For parts, OGE is moving from one to three suppliers. “The theory was that we could do a better job of managing costs with one supplier,” Kramer related, “but that made it hard to compare, and having one pipeline increased downtime. To reduce downtime we allowed mechanics to buy locally if it meant they could get the vehicle back in service, and that drove up costs. With our new arrangement we realized a 20 percent reduction in parts costs.”
OGE’s other practices are paying off as well. A proactive approach to maintenance and repairs has reduced downtime and breakdowns, cutting the number of service calls from more than 100 to fewer than 10 per month. Increased uptime, measured as mean time between repairs, has improved.
“That was partially from upgrading equipment and moving high-use vehicles to lower-use areas,” Kramer said. “It’s also a result of better diagnostics and parts availability, as well as keeping mechanics focused on completing a job by giving them the responsibility to manage their own schedules.

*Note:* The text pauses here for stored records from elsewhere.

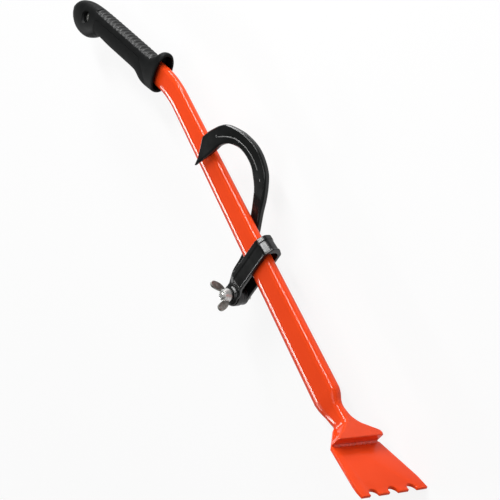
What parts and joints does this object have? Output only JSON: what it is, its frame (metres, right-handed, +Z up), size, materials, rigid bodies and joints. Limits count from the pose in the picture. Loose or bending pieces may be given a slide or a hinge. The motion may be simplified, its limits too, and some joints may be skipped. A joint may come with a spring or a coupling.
{
  "type": "felling_lever",
  "caption": "Felling lever with turning hook: flat steel tube with a toothed blade, a moulded grip and a sliding loop that carries a curved hook on a bolt with a wing nut.",
  "frame": {"origin": "middle of the lever's footprint as it lies on its side, on the plane through its lowest point", "axes": "+X along the tube towards the blade, +Y towards the hook's arc, +Z up towards the wing nut"},
  "size_m": [0.799, 0.1758, 0.088],
  "materials": {
    "orange_paint": "gloss orange paint",
    "grip_plastic": "satin black plastic",
    "grip_soft": "matt black soft plastic",
    "black_coat": "satin black coating on forged steel",
    "zinc_plate": "bright zinc plating"
  },
  "bodies": {
    "lever": {"shaft_tube": "orange_paint", "neck_weld_bead": "orange_paint", "neck_forging": "orange_paint", "blade_plate": "orange_paint", "step_weld_bead": "orange_paint", "grip_body": "grip_plastic", "grip_belly_pad": "grip_soft", "hang_hole_eyelet": "zinc_plate", "tube_end_plug": "grip_plastic"},
    "clamp": {"clamp_loop": "black_coat", "pivot_bolt": "zinc_plate", "head_washer": "zinc_plate", "nut_washer": "zinc_plate"},
    "hook": {"turning_hook": "black_coat"},
    "nut": {"wing_nut": "zinc_plate"}
  },
  "joints": [
    {"name": "clamp_slide", "type": "slide", "parent": "lever", "child": "clamp", "axis": [1, 0, 0], "range_m": [-0.1, 0.035]},
    {"name": "hook_pivot", "type": "hinge", "parent": "clamp", "child": "hook", "pos_m": [0.10684, -0.04, 0.04519], "axis": [0.0523, 0, 0.9986], "range_deg": [-6.5, 4]},
    {"name": "wing_nut_spin", "type": "hinge", "parent": "clamp", "child": "nut", "pos_m": [0.10684, -0.04, 0.04519], "axis": [0.0523, 0, 0.9986], "continuous": true}
  ]
}
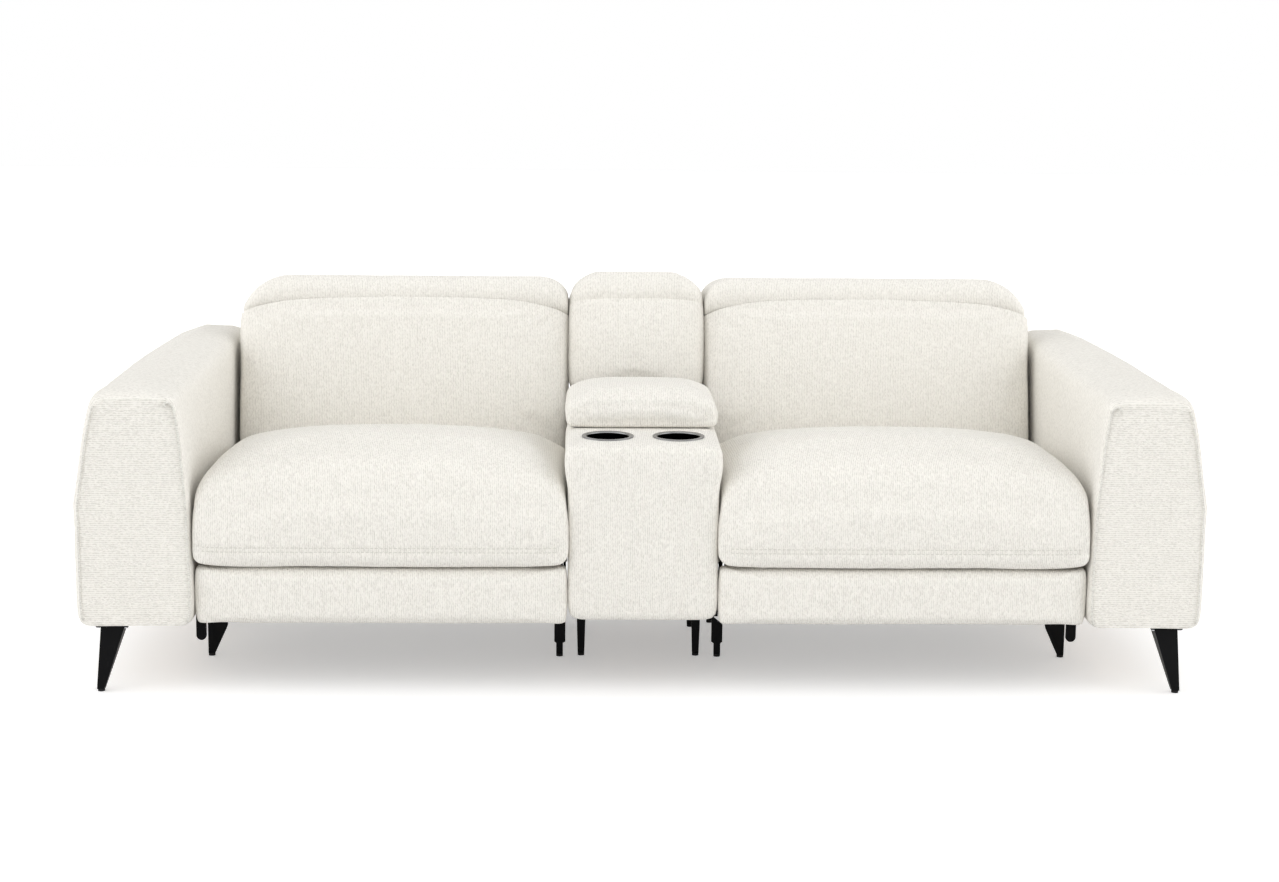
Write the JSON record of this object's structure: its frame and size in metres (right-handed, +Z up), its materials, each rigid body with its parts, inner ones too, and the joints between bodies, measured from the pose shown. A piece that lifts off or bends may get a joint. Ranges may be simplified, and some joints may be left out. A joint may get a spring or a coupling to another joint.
{
  "type": "reclining sofa with console",
  "caption": "Power reclining sofa with a fixed cup holder console, footrests, leaning backrests and flip-up headrests.",
  "frame": {"origin": "on the floor under the middle of the sofa's bounding box", "axes": "+X to the viewer's right when facing the seats, +Y to the back, +Z up"},
  "size_m": [2.2, 0.96, 0.7477],
  "materials": {
    "fabric": "woven chenille",
    "leg_steel": "satin black",
    "mechanism_steel": "satin black",
    "bright_steel": "zinc plated",
    "cup_steel": "brushed",
    "timber": "raw plywood",
    "plastic": "moulded"
  },
  "bodies": {
    "root": {"arm_legs": "leg_steel", "connector_brackets": "mechanism_steel", "console_back_cushion": "fabric", "console_back_frame": "timber", "console_box": "timber", "console_cover": "fabric", "console_legs": "leg_steel", "console_rear_panel": "fabric", "control_plates": "plastic", "cross_tubes": "mechanism_steel", "gear_motors": "plastic", "glides": "plastic", "left_arm_cover": "fabric", "left_arm_frame": "timber", "left_cup_holder": "cup_steel", "left_seat_cushion": "fabric", "left_seat_frame": "timber", "left_side_plates": "mechanism_steel", "lid_hinge": "bright_steel", "power_inlet": "plastic", "right_arm_cover": "fabric", "right_arm_frame": "timber", "right_cup_holder": "cup_steel", "right_seat_cushion": "fabric", "right_seat_frame": "timber", "right_side_plates": "mechanism_steel", "screws": "bright_steel", "seat_legs": "leg_steel", "seat_springs": "bright_steel"},
    "left_drive": {"left_drive_links": "mechanism_steel"},
    "left_front_link": {"left_front_links": "mechanism_steel"},
    "left_guide": {"left_guide_links": "mechanism_steel"},
    "left_control": {"left_control_links": "mechanism_steel"},
    "left_footrest": {"left_footrest_board": "timber", "left_footrest_pad": "fabric"},
    "left_back": {"left_back_frame": "timber", "left_back_cushion": "fabric", "left_back_shell": "fabric"},
    "left_headrest": {"left_headrest_frame": "mechanism_steel", "left_headrest_pad": "fabric"},
    "left_open_button": {"left_open_button": "bright_steel"},
    "left_close_button": {"left_close_button": "bright_steel"},
    "right_drive": {"right_drive_links": "mechanism_steel"},
    "right_front_link": {"right_front_links": "mechanism_steel"},
    "right_guide": {"right_guide_links": "mechanism_steel"},
    "right_control": {"right_control_links": "mechanism_steel"},
    "right_footrest": {"right_footrest_board": "timber", "right_footrest_pad": "fabric"},
    "right_back": {"right_back_frame": "timber", "right_back_cushion": "fabric", "right_back_shell": "fabric"},
    "right_headrest": {"right_headrest_frame": "mechanism_steel", "right_headrest_pad": "fabric"},
    "right_open_button": {"right_open_button": "bright_steel"},
    "right_close_button": {"right_close_button": "bright_steel"},
    "lid": {"lid_board": "timber", "lid_pad": "fabric"}
  },
  "joints": [
    {"name": "left_footrest_drive", "type": "hinge", "parent": "root", "child": "left_drive", "pos_m": [-0.5085, -0.3043, 0.2197], "axis": [-1, 0, 0], "range_deg": [0, 130.2]},
    {"name": "left_front_link_turn", "type": "hinge", "parent": "left_drive", "child": "left_front_link", "pos_m": [-0.5085, -0.17343, 0.10594], "axis": [-1, 0, 0], "range_deg": [-127.12, 0]},
    {"name": "left_guide_turn", "type": "hinge", "parent": "root", "child": "left_guide", "pos_m": [-0.5085, -0.3607, 0.2638], "axis": [-1, 0, 0], "range_deg": [0, 125.5]},
    {"name": "left_control_turn", "type": "hinge", "parent": "left_guide", "child": "left_control", "pos_m": [-0.5085, -0.2132, 0.10643], "axis": [-1, 0, 0], "range_deg": [-112.67, 0]},
    {"name": "left_footrest_turn", "type": "hinge", "parent": "left_front_link", "child": "left_footrest", "pos_m": [-0.5085, -0.3797, 0.22647], "axis": [-1, 0, 0], "range_deg": [0, 86.75]},
    {"name": "left_back_recline", "type": "hinge", "parent": "root", "child": "left_back", "pos_m": [-0.5085, 0.15, 0.3], "axis": [-1, 0, 0], "range_deg": [0, 30]},
    {"name": "left_headrest_lift", "type": "hinge", "parent": "left_back", "child": "left_headrest", "pos_m": [-0.5085, 0.24, 0.699], "axis": [1, 0, 0], "range_deg": [0, 72]},
    {"name": "left_open_press", "type": "slide", "parent": "root", "child": "left_open_button", "axis": [1, 0, 0], "range_m": [0, 0.0012], "stiffness_N_per_m": 800, "springref_m": -0.0004},
    {"name": "left_close_press", "type": "slide", "parent": "root", "child": "left_close_button", "axis": [1, 0, 0], "range_m": [0, 0.0012], "stiffness_N_per_m": 800, "springref_m": -0.0004},
    {"name": "right_footrest_drive", "type": "hinge", "parent": "root", "child": "right_drive", "pos_m": [0.5085, -0.3043, 0.2197], "axis": [-1, 0, 0], "range_deg": [0, 130.2]},
    {"name": "right_front_link_turn", "type": "hinge", "parent": "right_drive", "child": "right_front_link", "pos_m": [0.5085, -0.17343, 0.10594], "axis": [-1, 0, 0], "range_deg": [-127.12, 0]},
    {"name": "right_guide_turn", "type": "hinge", "parent": "root", "child": "right_guide", "pos_m": [0.5085, -0.3607, 0.2638], "axis": [-1, 0, 0], "range_deg": [0, 125.5]},
    {"name": "right_control_turn", "type": "hinge", "parent": "right_guide", "child": "right_control", "pos_m": [0.5085, -0.2132, 0.10643], "axis": [-1, 0, 0], "range_deg": [-112.67, 0]},
    {"name": "right_footrest_turn", "type": "hinge", "parent": "right_front_link", "child": "right_footrest", "pos_m": [0.5085, -0.3797, 0.22647], "axis": [-1, 0, 0], "range_deg": [0, 86.75]},
    {"name": "right_back_recline", "type": "hinge", "parent": "root", "child": "right_back", "pos_m": [0.5085, 0.15, 0.3], "axis": [-1, 0, 0], "range_deg": [0, 30]},
    {"name": "right_headrest_lift", "type": "hinge", "parent": "right_back", "child": "right_headrest", "pos_m": [0.5085, 0.24, 0.699], "axis": [1, 0, 0], "range_deg": [0, 72]},
    {"name": "right_open_press", "type": "slide", "parent": "root", "child": "right_open_button", "axis": [-1, 0, 0], "range_m": [0, 0.0012], "stiffness_N_per_m": 800, "springref_m": -0.0004},
    {"name": "right_close_press", "type": "slide", "parent": "root", "child": "right_close_button", "axis": [-1, 0, 0], "range_m": [0, 0.0012], "stiffness_N_per_m": 800, "springref_m": -0.0004},
    {"name": "lid_lift", "type": "hinge", "parent": "root", "child": "lid", "pos_m": [0, 0.057, 0.508], "axis": [-1, 0, 0], "range_deg": [0, 80]}
  ],
  "couplings": [
    {"joint": "left_front_link_turn", "follows": "left_footrest_drive", "ratio": -0.97633},
    {"joint": "left_guide_turn", "follows": "left_footrest_drive", "ratio": 0.96385},
    {"joint": "left_control_turn", "follows": "left_footrest_drive", "ratio": -0.86534},
    {"joint": "left_footrest_turn", "follows": "left_footrest_drive", "ratio": 0.66627},
    {"joint": "right_front_link_turn", "follows": "right_footrest_drive", "ratio": -0.97633},
    {"joint": "right_guide_turn", "follows": "right_footrest_drive", "ratio": 0.96385},
    {"joint": "right_control_turn", "follows": "right_footrest_drive", "ratio": -0.86534},
    {"joint": "right_footrest_turn", "follows": "right_footrest_drive", "ratio": 0.66627}
  ]
}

“When we started down this path our costs started to rise,” Kramer continued, “because we were fixing things that were broken but never reported. Over time we started seeing our efforts pay off. Today we’ve realized a $700,000 drop in maintenance costs, and a reduction in annual tire expenses from over $950,000 to $550,000.”
Critical to this success, according to Kramer, is meeting with major vendors three or four times per year, and having information on the fleet’s operation and analyzing that data often. OGE also uses the benchmarking services of Utilimarc.
“We measure everything possible and question it regularly,” Kramer stated, “including mean time to repair data, and repair costs for internal and outsourced work. We also evaluate warranty and utilization. Overall, we’re focusing on reducing our annual budget from a variable $11 to $15 million to a lower and steady $9.5 million per year.”